Довести до конца этот важный опыт не удалось, так как произошла революция, так называемая качаловская группа поехала в Харьков, там застряла, была отрезана и затем бежала от Деникина за границу, а мы со Станиславским остались в Москве. И «Дядю Ваню» играли и в Москве, и качаловская группа за границей, но уже в {530} полном смешении — часть новых исполнителей, часть старых, и, конечно, о реставрации «Дяди Вани» не могло быть и речи.
Все это я рассказал для того, чтобы ясным стал подход к возобновлению «Трех сестер».

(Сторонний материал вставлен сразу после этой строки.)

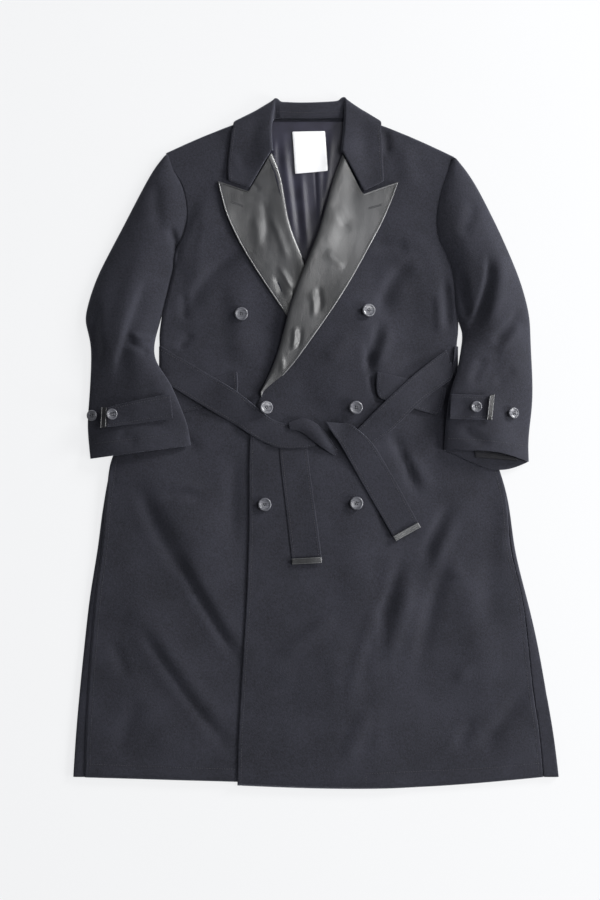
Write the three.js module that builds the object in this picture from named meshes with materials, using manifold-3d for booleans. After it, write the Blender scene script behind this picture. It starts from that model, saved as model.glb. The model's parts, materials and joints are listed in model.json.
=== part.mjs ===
// A double-breasted belted overcoat with leather peak lapels, laid flat on its back.
// Millimetres. X runs to the wearer's left, Y up to the collar, Z up from the floor.
// The origin is on the floor under the middle of the coat.

import * as THREE from 'three';
import { mergeVertices } from 'three/addons/utils/BufferGeometryUtils.js';
import Module from 'manifold-3d';

const wasm = await Module();
wasm.setup();

// Driving sizes of the cloth
const WOOL = 2.2;
const HEAVY = 3.0;
const LEATHER = 1.2;
const LINING = 1.0;
const SEAM = 0.3;
const ROLL = 4.0;
const BODY_RISE = 2 * ROLL;
const BELT_WIDTH = 51;
const BELT_LINE = 140;
const UNDERLAY = HEAVY + SEAM;
const BUTTON_RADIUS = 11.5;
const CUFF_BUTTON_RADIUS = 9.5;
const BUTTON_HEIGHT = 4.2;

// Finishes
const FINISH = {
  wool: { color: 0x24252e, roughness: 0.92, metalness: 0 },
  leather: { color: 0x1b1c20, roughness: 0.42, metalness: 0 },
  lining: { color: 0x23222f, roughness: 0.5, metalness: 0 },
  label: { color: 0xeeeeee, roughness: 0.8, metalness: 0 },
  horn: { color: 0x4a4a4c, roughness: 0.35, metalness: 0 },
};

// Rows of the body from the shoulders to the hem. Each row gives the side point of a panel
// and wrap, how far the back comes round on to the front there; armhole rows have no side bend.
const RIGHT_SIDE = [
  { x: -254, y: 497, armhole: true },
  { x: -243, y: 468, armhole: true },
  { x: -226, y: 440, armhole: true },
  { x: -218, y: 396, armhole: true },
  { x: -223, y: 358, armhole: true },
  { x: -238, y: 326, armhole: true },
  { x: -245, y: 300, wrap: 0 },
  { x: -254, y: 261, wrap: 0 },
  { x: -263, y: 224, wrap: 0 },
  { x: -268, y: 190, wrap: 0 },
  { x: -268, y: 168, wrap: 0 },
  { x: -268, y: 150, wrap: 0 },
  { x: -268, y: 113, wrap: 0 },
  { x: -290, y: 70, wrap: 0 },
  { x: -316, y: 30, wrap: 0 },
  { x: -350, y: -27, wrap: 0 },
  { x: -366, y: -98, wrap: 6 },
  { x: -376, y: -180, wrap: 9 },
  { x: -390, y: -265, wrap: 12 },
  { x: -399, y: -345, wrap: 14 },
  { x: -408, y: -430, wrap: 17 },
  { x: -415, y: -505, wrap: 20 },
  { x: -420, y: -573, wrap: 23 },
];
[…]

Со времени последней постановки «Трех сестер», стало быть, прошло 38 лет. Многих из прежних исполнителей уже нет на свете, включая Станиславского. Из оставшихся в живых некоторые для их ролей уже устарели, другие могли бы попробовать себя в других ролях этой пьесы. Но в основном роли были розданы актерам, многие из которых не только не играли в «Трех сестрах» раньше, но даже не видали этого спектакля. Бороться с навыками прежнего спектакля все равно пришлось. В окружении исполнителей, старых членов труппы; даже в публике сохранилось еще очень много лиц, которые видели этот спектакль и любили его, и многие из них упорно не хотели признать новой постановки, по крайней мере, в течение первых двух актов. Как будто бы какая-то печаль за ушедшую постановку просачивалась и на репетициях, бог знает откуда. Бог знает из каких щелей, как вообще в театре. Часто приходилось напоминать, что люди могут стареть, а искусство не должно стареть никогда.